Numerous posters here seem to be satisfied when they discover that rebooting the router makes things better, so I have either missed any other solutions entirely or most everyone else just accepts frequent reboots as the cure to what ails their 770.
ifconfig gives me this (I hope I don't have too many typos) when trying an unsuccessful connect to the home network:
lo Link encap: Local Loopback
inet addr:127.0.0.1 Mask:25.0.0.0
UP LOOPBACK RUNNING MTU:16436 Metric:1
RX packets:0 errors:0 dropped:0 overruns:0 frame:0
TX packets:0 errors:0 dropped:0 overruns:0 carrier:0
collisions:0 txqueuelen:0
RX bytes:0 (0.0 B) TX bytes:0 (0.0 B)
wlan0 Link encap: Ethernet HWaddr 00:14:A7:FA:DB:5A
UP BROADCAST RUNNING MULTICAST MTU:1500 Metric:1
RX packets:0 errors:0 dropped:0 overruns:0 frame:0
TX packets:0 errors:0 dropped:0 overruns:0 carrier:0
collisions:0 txqueuelen:0
RX bytes:0 (0.0 B) TX bytes:0 (0.0 B)
I am using the latest 2006 OS, not the 2007 HE.
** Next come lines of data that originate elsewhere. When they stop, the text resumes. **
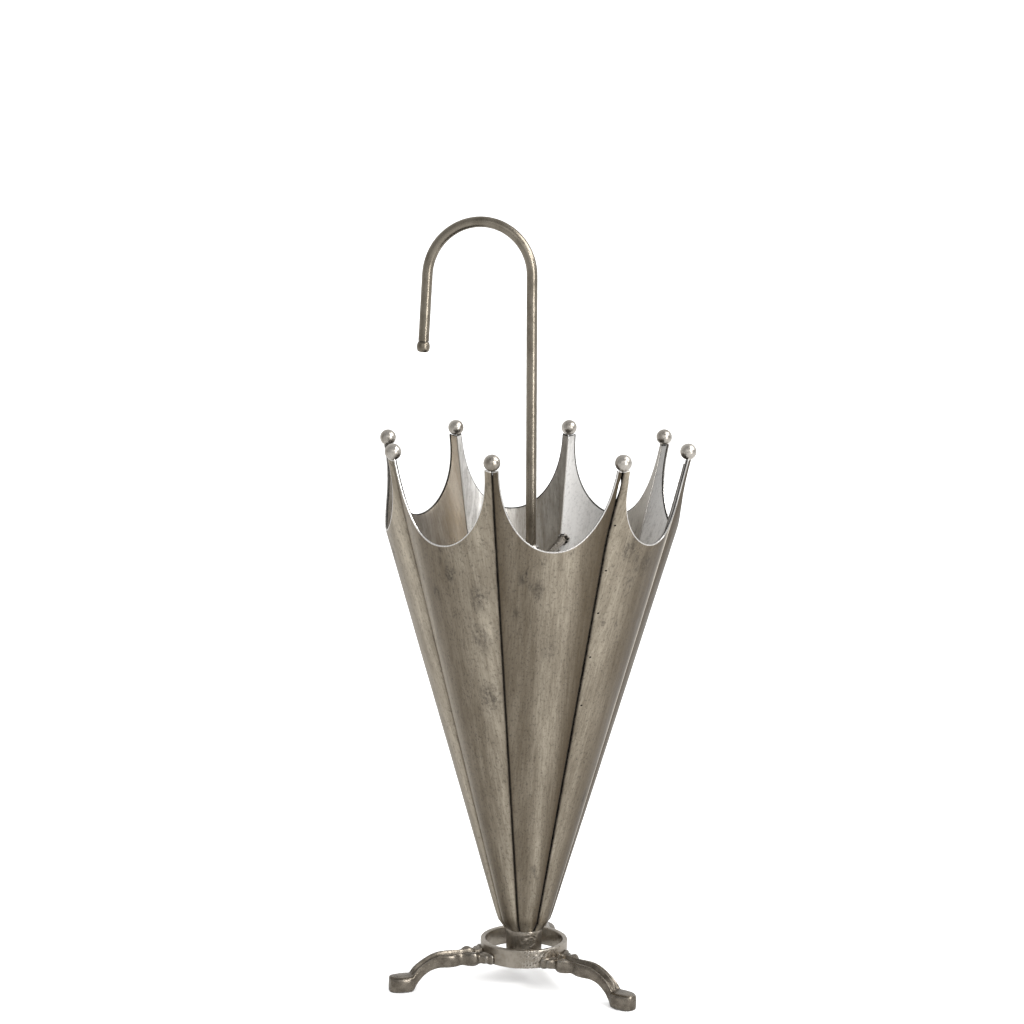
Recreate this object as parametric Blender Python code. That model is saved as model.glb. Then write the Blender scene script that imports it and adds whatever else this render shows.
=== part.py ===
"""Umbrella stand shaped like an open umbrella standing on its point.

Metres, +Z up. The floor is z = 0 and the canopy's axis is the Z axis. The ribs lie at
0, 45, 90 ... degrees from the front (-Y), counted towards the right (+X).
"""
import bpy
import bmesh
from math import asin, atan2, cos, pi, radians, sin, sqrt, tan
from mathutils import Matrix, Vector

MM = 0.001
GAP = 0.3 * MM                     # clearance between neighbouring pieces

# Canopy
PANELS = 8
WALL = 2.5 * MM                    # sheet thickness
MID_RADIUS_LOW = 29.4 * MM         # radius of a panel's middle at CONE_LOW
CONE_LOW = 71.5 * MM               # where the straight flank starts
CONE_SLOPE = 0.2944                # radius gained per metre of height
RIB_RATIO = 0.94                   # radius of a seam over radius of a panel's middle
LIP_Z = 52.3 * MM                  # lower edge of the canopy, on the neck's shoulder
LIP_RADIUS = 19.6 * MM             # radius of a panel's middle at the lower edge
LIP_CURL = 4.0                     # how late the lower edge curls in
SCALLOP_Z = 446.0 * MM             # lowest point of the scalloped top edge
PRONG_Z = 521.5 * MM               # top of the prongs
PRONG_HALF = 0.095                 # half width of a prong's top, as a share of half a panel
PRONG_PULL_IN = 1.5 * MM           # how far the prong's top leans inward of the cone
PRONG_BENDS = {                    # bent prongs, by rib: how far outward and to the right
    2: (3.0 * MM, 3.4 * MM),
    7: (-6.0 * MM, 0.0),
}
SCALLOP_BOW = 2.13                 # the two exponents that shape the scallop
SCALLOP_TURN = 0.407
GRID_Z = 400.0 * MM                # above this height the rows follow the scallop
SCALLOP_ROWS = 4
COLUMN_PLACES = (0.3, 0.5, 0.66, 0.78, 0.85, 0.885, 1.0 - PRONG_HALF, 0.955, 1.0)
LOW_ROWS = (LIP_Z, LIP_Z + 4 * MM, LIP_Z + 9 * MM, CONE_LOW, GRID_Z / 2, GRID_Z)

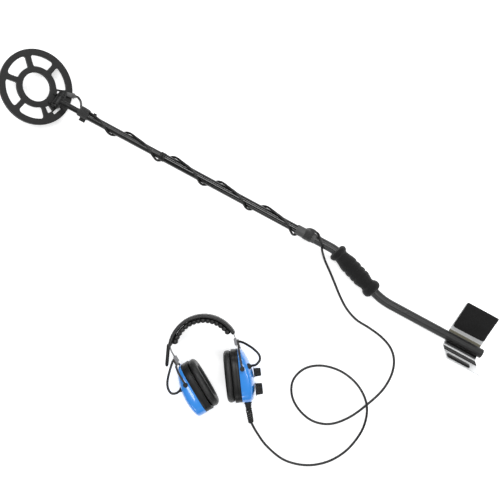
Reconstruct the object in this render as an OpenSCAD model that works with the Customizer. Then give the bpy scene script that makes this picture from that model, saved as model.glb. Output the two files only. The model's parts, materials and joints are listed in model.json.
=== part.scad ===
/* [Wand] */
// Distance from the coil pivot to the rear end of the handle tube
wand_len = 1243; // [1230:1:1260]
// Outer radius of the front rod
stem_r = 9.25; // [9:0.05:9.3]
// Outer radius of the middle tube
mid_r = 10.5; // [10.4:0.05:10.6]
// Outer radius of the handle tube
handle_r = 12; // [11.9:0.05:12.2]
// Radius of the cable that winds along the wand
cable_r = 3; // [2.5:0.1:3.2]
// Downward slope of the wand as it lies, in degrees
rod_slope = 1.137; // [1.1:0.001:1.2]

/* [Coil] */
// Outer radius of the search coil
coil_r = 95; // [92:1:98]
// Thickness of the coil housing with its cover
coil_t = 12; // [11:0.5:13]
// Width of each spoke
spoke_w = 13; // [10:1:15]
// Tilt of the coil about its bolt, in degrees
coil_pitch = 28.6; // [25:0.1:32]
// Twist of the coil and bolt about the wand, in degrees
coil_roll = 20; // [15:0.5:25]

/* [Handle] */
// Angle of the bend through the grip
bend_angle = 18.7; // [17:0.1:20]
// Length of the straight run between the two bends
bend_run = 135; // [133:1:137]
// Width of the base of the arm cuff
cuff_base = 44; // [42:1:46]
// Length of each cuff wing
cuff_wing = 90; // [80:1:92]
// Length of the cuff along the wand
cuff_len = 92; // [86:1:94]

/* [Headset] */
// Height of each ear cup
cup_h = 134; // [130:1:136]
// Width of each ear cup
cup_w = 100; // [98:1:101]
// Radius of the headband spring
band_r = 84.6; // [84:0.1:85]
// Radius of each control knob
knob_r = 11.5; // [10:0.5:12]
// Turn of the whole headset on the table, in degrees
headset_turn = 38.9; // [36:0.1:42]

/* [Hidden] */
$fn = 64;

// Where the coil pivot stands above the table
pivot_x = -551;
rod_y = 214.5;
pivot_z = 49.94;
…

Router is: U.S. Robotics Wireless MAXg Router (USR5461)
Now, I'm a bit of a Linux n00b as I'm one of those Ubuntu users that gets to hear the "Can't configure Debian" joke from time to time, but I'm typically good at following decent directions.
I can't reboot the router just now since we have some things going on here, but I figured I'd post this thread now, in hopes that there is some sort of hack or script or ANYTHING that can tell me whether there is a workaround to this silly repeated rebooting of the router. That's really not an acceptable solution.
Please, please help, as I otherwise enjoy the heck out of this device and the ability to customize it.